**SET TASK:** Write out, precisely and in full, each line of the material.

—————

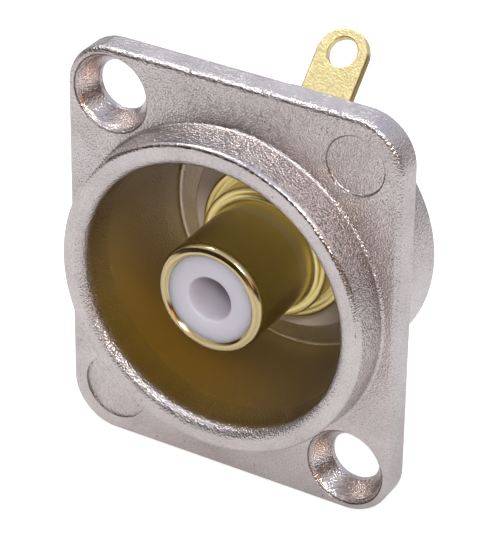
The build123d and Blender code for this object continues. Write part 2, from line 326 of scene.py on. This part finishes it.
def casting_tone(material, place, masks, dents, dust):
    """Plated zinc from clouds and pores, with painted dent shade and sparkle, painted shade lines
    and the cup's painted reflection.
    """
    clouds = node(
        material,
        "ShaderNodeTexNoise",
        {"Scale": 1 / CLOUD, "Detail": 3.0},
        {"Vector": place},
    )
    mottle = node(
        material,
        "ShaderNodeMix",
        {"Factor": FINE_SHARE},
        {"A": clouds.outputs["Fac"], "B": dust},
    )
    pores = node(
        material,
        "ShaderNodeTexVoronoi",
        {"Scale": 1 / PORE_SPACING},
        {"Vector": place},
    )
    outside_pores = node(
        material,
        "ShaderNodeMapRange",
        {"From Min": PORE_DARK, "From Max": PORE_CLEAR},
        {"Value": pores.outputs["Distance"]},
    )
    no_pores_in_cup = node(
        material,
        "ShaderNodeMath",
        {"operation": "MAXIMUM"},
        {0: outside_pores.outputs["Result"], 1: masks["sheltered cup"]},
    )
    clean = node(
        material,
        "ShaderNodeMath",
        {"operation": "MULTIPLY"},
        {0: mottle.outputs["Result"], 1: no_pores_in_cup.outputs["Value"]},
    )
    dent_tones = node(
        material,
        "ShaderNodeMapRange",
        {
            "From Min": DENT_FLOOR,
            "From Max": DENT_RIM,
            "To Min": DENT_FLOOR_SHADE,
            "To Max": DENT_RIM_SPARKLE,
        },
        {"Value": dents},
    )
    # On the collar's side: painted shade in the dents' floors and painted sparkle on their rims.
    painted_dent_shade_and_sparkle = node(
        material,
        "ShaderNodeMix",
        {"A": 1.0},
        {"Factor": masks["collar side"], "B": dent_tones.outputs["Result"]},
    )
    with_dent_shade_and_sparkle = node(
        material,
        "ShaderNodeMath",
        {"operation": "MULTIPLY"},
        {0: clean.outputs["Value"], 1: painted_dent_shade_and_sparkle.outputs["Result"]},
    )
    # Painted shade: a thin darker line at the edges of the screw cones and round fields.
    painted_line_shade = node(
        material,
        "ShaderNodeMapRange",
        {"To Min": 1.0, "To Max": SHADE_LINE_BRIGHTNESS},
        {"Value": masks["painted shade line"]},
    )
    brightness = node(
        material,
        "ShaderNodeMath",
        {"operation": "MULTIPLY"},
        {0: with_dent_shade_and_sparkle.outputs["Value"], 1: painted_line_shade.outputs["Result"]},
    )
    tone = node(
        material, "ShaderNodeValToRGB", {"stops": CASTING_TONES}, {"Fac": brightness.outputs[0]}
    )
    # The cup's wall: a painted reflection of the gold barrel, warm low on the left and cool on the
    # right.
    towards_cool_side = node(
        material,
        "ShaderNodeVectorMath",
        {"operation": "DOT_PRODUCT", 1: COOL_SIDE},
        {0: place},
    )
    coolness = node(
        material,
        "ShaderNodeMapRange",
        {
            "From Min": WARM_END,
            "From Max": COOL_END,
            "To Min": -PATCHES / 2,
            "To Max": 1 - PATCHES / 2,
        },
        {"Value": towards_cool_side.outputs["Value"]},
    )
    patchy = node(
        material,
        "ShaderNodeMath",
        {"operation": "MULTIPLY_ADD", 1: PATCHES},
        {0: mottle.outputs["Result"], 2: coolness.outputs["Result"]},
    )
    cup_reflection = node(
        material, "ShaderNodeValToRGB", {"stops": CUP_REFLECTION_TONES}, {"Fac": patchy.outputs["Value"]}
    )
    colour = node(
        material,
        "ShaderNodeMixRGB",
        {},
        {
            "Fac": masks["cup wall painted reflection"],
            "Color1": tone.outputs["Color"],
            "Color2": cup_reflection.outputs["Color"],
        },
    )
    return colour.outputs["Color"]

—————

**TASK ANSWER:**
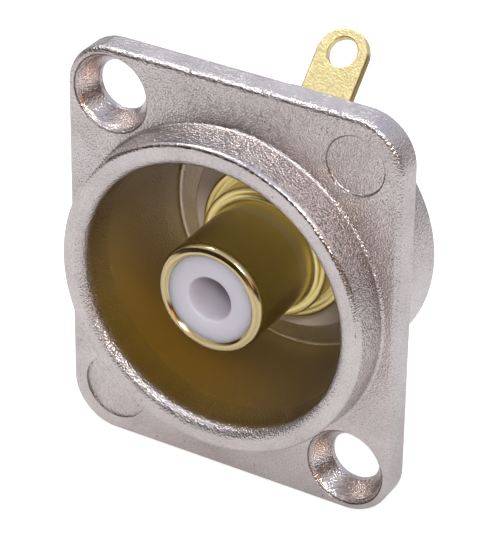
The build123d and Blender code for this object continues. Write part 2, from line 326 of scene.py on. This part finishes it.
def casting_tone(material, place, masks, dents, dust):
    """Plated zinc from clouds and pores, with painted dent shade and sparkle, painted shade lines
    and the cup's painted reflection.
    """
    clouds = node(
        material,
        "ShaderNodeTexNoise",
        {"Scale": 1 / CLOUD, "Detail": 3.0},
        {"Vector": place},
    )
    mottle = node(
        material,
        "ShaderNodeMix",
        {"Factor": FINE_SHARE},
        {"A": clouds.outputs["Fac"], "B": dust},
    )
    pores = node(
        material,
        "ShaderNodeTexVoronoi",
        {"Scale": 1 / PORE_SPACING},
        {"Vector": place},
    )
    outside_pores = node(
        material,
        "ShaderNodeMapRange",
        {"From Min": PORE_DARK, "From Max": PORE_CLEAR},
        {"Value": pores.outputs["Distance"]},
    )
    no_pores_in_cup = node(
        material,
        "ShaderNodeMath",
        {"operation": "MAXIMUM"},
        {0: outside_pores.outputs["Result"], 1: masks["sheltered cup"]},
    )
    clean = node(
        material,
        "ShaderNodeMath",
        {"operation": "MULTIPLY"},
        {0: mottle.outputs["Result"], 1: no_pores_in_cup.outputs["Value"]},
    )
    dent_tones = node(
        material,
        "ShaderNodeMapRange",
        {
            "From Min": DENT_FLOOR,
            "From Max": DENT_RIM,
            "To Min": DENT_FLOOR_SHADE,
            "To Max": DENT_RIM_SPARKLE,
        },
        {"Value": dents},
    )
    # On the collar's side: painted shade in the dents' floors and painted sparkle on their rims.
    painted_dent_shade_and_sparkle = node(
        material,
        "ShaderNodeMix",
        {"A": 1.0},
        {"Factor": masks["collar side"], "B": dent_tones.outputs["Result"]},
    )
    with_dent_shade_and_sparkle = node(
        material,
        "ShaderNodeMath",
        {"operation": "MULTIPLY"},
        {0: clean.outputs["Value"], 1: painted_dent_shade_and_sparkle.outputs["Result"]},
    )
    # Painted shade: a thin darker line at the edges of the screw cones and round fields.
    painted_line_shade = node(
        material,
        "ShaderNodeMapRange",
        {"To Min": 1.0, "To Max": SHADE_LINE_BRIGHTNESS},
        {"Value": masks["painted shade line"]},
    )
    brightness = node(
        material,
        "ShaderNodeMath",
        {"operation": "MULTIPLY"},
        {0: with_dent_shade_and_sparkle.outputs["Value"], 1: painted_line_shade.outputs["Result"]},
    )
    tone = node(
        material, "ShaderNodeValToRGB", {"stops": CASTING_TONES}, {"Fac": brightness.outputs[0]}
    )
    # The cup's wall: a painted reflection of the gold barrel, warm low on the left and cool on the
    # right.
    towards_cool_side = node(
        material,
        "ShaderNodeVectorMath",
        {"operation": "DOT_PRODUCT", 1: COOL_SIDE},
        {0: place},
    )
    coolness = node(
        material,
        "ShaderNodeMapRange",
        {
            "From Min": WARM_END,
            "From Max": COOL_END,
            "To Min": -PATCHES / 2,
            "To Max": 1 - PATCHES / 2,
        },
        {"Value": towards_cool_side.outputs["Value"]},
    )
    patchy = node(
        material,
        "ShaderNodeMath",
        {"operation": "MULTIPLY_ADD", 1: PATCHES},
        {0: mottle.outputs["Result"], 2: coolness.outputs["Result"]},
    )
    cup_reflection = node(
        material, "ShaderNodeValToRGB", {"stops": CUP_REFLECTION_TONES}, {"Fac": patchy.outputs["Value"]}
    )
    colour = node(
        material,
        "ShaderNodeMixRGB",
        {},
        {
            "Fac": masks["cup wall painted reflection"],
            "Color1": tone.outputs["Color"],
            "Color2": cup_reflection.outputs["Color"],
        },
    )
    return colour.outputs["Color"]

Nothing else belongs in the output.